* _INSTRUCTIONS TO FOLLOW_
Show every line containing "origin" by copying it.

* _DATA PROVIDED_
■ ■ ■ ■ ■
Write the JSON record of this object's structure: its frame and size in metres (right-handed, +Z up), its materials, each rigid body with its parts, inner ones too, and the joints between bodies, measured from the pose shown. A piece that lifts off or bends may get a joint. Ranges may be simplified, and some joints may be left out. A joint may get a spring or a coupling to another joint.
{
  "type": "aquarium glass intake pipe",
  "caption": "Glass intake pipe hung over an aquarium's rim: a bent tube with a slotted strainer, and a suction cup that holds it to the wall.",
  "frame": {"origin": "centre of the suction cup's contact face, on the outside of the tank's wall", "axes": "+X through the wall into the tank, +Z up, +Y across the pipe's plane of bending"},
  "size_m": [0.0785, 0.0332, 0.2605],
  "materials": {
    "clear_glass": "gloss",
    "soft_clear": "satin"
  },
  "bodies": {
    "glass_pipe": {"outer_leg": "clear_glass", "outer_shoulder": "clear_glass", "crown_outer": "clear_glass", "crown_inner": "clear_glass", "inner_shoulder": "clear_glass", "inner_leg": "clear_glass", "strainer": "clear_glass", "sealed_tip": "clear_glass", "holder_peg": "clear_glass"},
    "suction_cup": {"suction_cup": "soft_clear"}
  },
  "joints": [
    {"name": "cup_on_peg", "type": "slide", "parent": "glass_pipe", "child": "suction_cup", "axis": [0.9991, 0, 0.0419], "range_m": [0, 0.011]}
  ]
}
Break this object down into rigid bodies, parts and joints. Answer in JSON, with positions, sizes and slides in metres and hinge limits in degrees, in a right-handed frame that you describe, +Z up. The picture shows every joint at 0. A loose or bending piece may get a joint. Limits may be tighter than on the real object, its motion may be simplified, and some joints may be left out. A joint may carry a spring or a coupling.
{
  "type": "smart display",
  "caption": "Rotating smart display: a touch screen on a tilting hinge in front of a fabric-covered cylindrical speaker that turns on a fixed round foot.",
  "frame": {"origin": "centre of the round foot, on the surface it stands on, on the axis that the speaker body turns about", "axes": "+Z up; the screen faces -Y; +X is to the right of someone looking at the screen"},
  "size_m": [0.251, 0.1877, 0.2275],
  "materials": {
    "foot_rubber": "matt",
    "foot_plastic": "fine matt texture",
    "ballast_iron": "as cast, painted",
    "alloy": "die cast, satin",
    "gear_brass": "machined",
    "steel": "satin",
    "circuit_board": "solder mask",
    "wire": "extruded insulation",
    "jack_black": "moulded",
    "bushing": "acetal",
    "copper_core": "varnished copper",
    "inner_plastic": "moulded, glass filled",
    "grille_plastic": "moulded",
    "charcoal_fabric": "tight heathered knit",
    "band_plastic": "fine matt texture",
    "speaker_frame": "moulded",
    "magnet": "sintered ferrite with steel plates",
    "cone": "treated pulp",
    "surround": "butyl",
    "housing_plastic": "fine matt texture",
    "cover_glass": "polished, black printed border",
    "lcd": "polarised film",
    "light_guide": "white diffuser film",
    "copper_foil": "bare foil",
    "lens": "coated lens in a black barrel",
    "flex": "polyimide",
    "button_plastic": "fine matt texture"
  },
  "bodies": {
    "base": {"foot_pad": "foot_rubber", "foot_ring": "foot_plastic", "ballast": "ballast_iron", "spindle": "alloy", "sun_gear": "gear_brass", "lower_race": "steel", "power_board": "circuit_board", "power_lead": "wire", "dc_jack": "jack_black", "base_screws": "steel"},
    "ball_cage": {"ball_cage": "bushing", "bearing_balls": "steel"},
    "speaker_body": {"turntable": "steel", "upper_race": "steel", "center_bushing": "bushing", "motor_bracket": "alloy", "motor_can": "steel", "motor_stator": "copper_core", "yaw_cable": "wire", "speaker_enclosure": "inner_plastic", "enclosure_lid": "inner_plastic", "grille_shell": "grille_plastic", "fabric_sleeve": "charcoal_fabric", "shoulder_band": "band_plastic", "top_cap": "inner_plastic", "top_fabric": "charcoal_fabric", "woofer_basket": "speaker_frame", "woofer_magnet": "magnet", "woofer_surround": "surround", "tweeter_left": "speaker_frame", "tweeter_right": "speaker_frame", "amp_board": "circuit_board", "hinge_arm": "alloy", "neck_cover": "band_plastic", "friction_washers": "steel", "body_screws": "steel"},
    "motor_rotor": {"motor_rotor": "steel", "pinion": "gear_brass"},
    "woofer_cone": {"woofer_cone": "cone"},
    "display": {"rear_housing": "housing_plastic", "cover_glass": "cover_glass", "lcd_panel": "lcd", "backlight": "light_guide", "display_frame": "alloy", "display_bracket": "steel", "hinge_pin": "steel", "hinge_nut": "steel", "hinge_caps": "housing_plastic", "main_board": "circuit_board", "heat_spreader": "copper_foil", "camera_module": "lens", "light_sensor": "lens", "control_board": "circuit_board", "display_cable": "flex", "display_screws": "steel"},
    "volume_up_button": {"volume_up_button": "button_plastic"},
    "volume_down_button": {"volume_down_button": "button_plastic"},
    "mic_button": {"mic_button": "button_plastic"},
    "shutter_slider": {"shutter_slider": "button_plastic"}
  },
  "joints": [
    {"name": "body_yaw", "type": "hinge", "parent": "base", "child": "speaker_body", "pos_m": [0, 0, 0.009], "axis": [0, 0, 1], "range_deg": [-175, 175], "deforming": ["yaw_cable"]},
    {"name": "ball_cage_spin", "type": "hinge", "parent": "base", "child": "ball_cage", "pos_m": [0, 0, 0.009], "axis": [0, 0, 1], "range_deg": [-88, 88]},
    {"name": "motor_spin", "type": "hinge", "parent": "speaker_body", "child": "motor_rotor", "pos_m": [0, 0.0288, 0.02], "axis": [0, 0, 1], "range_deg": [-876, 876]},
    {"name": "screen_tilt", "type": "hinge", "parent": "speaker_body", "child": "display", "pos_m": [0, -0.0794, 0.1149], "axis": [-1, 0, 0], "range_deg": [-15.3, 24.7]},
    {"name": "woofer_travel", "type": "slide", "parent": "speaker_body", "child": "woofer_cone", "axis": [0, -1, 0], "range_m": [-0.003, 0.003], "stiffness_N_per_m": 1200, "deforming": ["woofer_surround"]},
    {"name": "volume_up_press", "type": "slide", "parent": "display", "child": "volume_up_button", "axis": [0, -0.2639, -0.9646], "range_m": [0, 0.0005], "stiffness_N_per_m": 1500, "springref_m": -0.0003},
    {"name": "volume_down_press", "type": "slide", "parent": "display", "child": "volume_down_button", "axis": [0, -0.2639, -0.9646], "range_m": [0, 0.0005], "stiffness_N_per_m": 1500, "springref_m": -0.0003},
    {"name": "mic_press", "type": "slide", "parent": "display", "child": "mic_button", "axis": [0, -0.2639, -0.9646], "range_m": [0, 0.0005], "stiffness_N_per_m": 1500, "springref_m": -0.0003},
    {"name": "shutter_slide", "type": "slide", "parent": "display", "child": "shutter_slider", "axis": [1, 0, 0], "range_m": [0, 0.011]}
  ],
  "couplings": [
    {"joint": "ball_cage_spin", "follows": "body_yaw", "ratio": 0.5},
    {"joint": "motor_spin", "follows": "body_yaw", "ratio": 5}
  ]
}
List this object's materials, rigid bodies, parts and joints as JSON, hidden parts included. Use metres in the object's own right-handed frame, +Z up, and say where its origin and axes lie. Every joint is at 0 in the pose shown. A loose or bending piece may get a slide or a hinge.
■ ■ ■ ■ ■
* _THE SOLUTION_
  "frame": {"origin": "centre of the suction cup's contact face, on the outside of the tank's wall", "axes": "+X through the wall into the tank, +Z up, +Y across the pipe's plane of bending"},
  "frame": {"origin": "centre of the round foot, on the surface it stands on, on the axis that the speaker body turns about", "axes": "+Z up; the screen faces -Y; +X is to the right of someone looking at the screen"},
List this object's materials, rigid bodies, parts and joints as JSON, hidden parts included. Use metres in the object's own right-handed frame, +Z up, and say where its origin and axes lie. Every joint is at 0 in the pose shown. A loose or bending piece may get a slide or a hinge.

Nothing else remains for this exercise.